The initial forecast from the United States Department of Agriculture (USDA) for the current marketing year, 2022-23, puts the number at 96 million mt, a slight improvement from 2021-22. An uptick in September last year when Chinese imports went up 12% to 7.7 million mt YoY on a pickup in demand for soymeal for animal feed suggested somehow that the new season would see imports push further up. Also, despite efforts by the Chinese government to increase domestic oilseeds production, consumption surpasses production. The shortfall is thus expected to be offset by imports from the rest of the world.
Be that as it may, data collected suggest imports for the first quarter of the 2022-23 marketing year are lagging, already down to 21.5 million mt 5% down from the same period the previous marketing year. Chinese imports for the 2022-23 marketing year has thus been revised down by 2 million mt to 94 million mt.

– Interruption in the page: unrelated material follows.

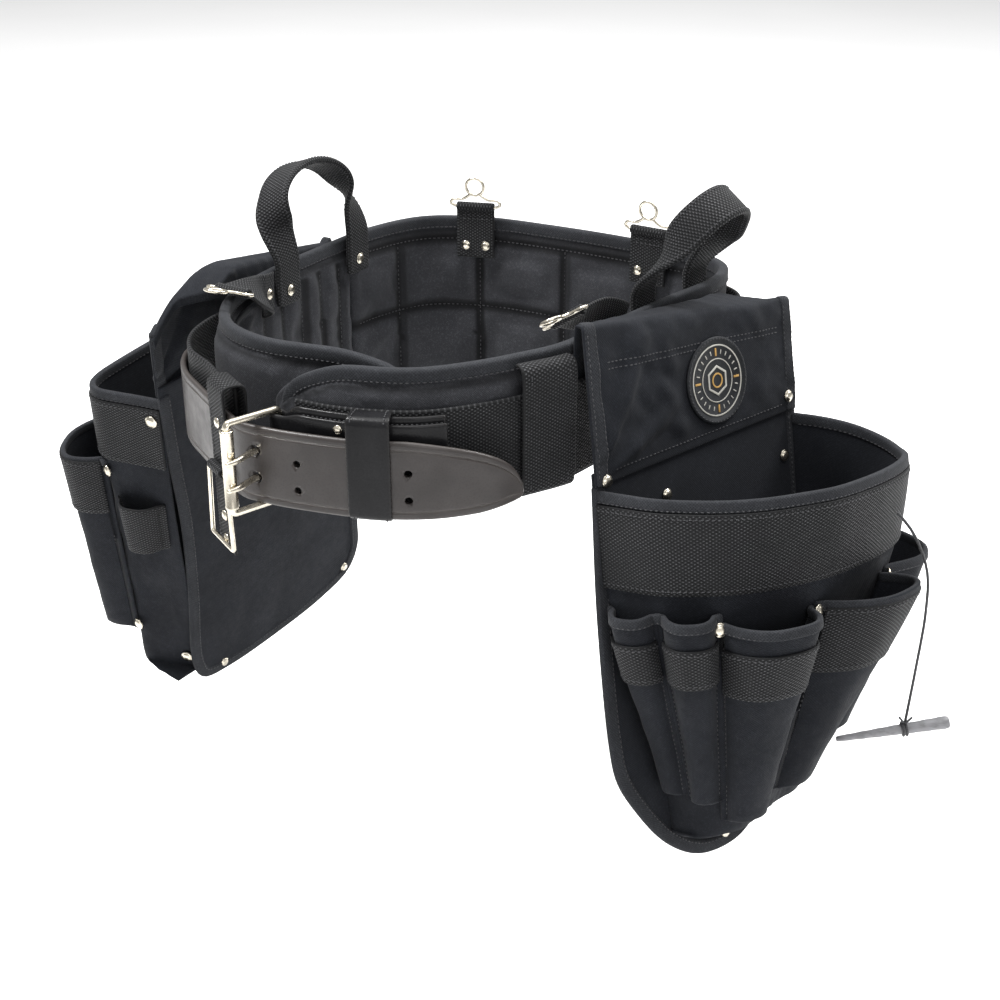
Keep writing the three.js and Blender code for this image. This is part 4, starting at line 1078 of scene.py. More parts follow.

China processes over 80% of soybean imports into animal feed and has already seen its crush in the first quarter of the 2022-23 marketing year not rise as expected. It has rather been assessed as marginally down YoY while imports of other oils and oilseeds with competitive prices have edged up. Tridge’s oilseeds market expert has thus said, the increase in other oils/ oilseeds import may have been to offset the shortfall in soybean import.
But would we continue to see a dip in Chinese soybean imports? If the announcement in September last year by the Chinese Ministry of Agriculture and Rural Affairs that promised to comprehensively reduce the use of soybean meal in feed amid efforts to ensure national food security is anything to go by, then we may see a gradual decrease in China’s oilseed imports.(We wrote about this few weeks ago. See)
China’s policy pertaining corvid-19 and the stringent restriction measures seem to be stifling domestic demand for soybeans. That together with continuous improvement in farming practices and general implementation of smaller inclusion rates in feed formulas, according to reports from some quarters may keep the need for soybean imports down.
Also, a projected slowdown in the global economy and the uncertainty surrounding that slowdown is also casting doubt on any recovery in demand in the agricultural commodity trade. In the fruit and vegetable market for example, “demand is likely to soften in key markets such as in the EU and UK” according to Tridge’s Juan Carlos. Similar views exist in the nuts market. The doubt thus echoed for Chinese soybean demand is not out of place.
That said, if Chinese demand in the marketing year however changes from falling to increasing, there is enough supply to satisfy demand: South American soybean production for the 2022-23 crop year is projected at a record 272 million mt up 27 million mt from the previous marketing year. In addition, as soon as the south American crop hits the market, it may cause soybean prices to push down aiding Chinese buyers to make purchases at reasonably discounted prices.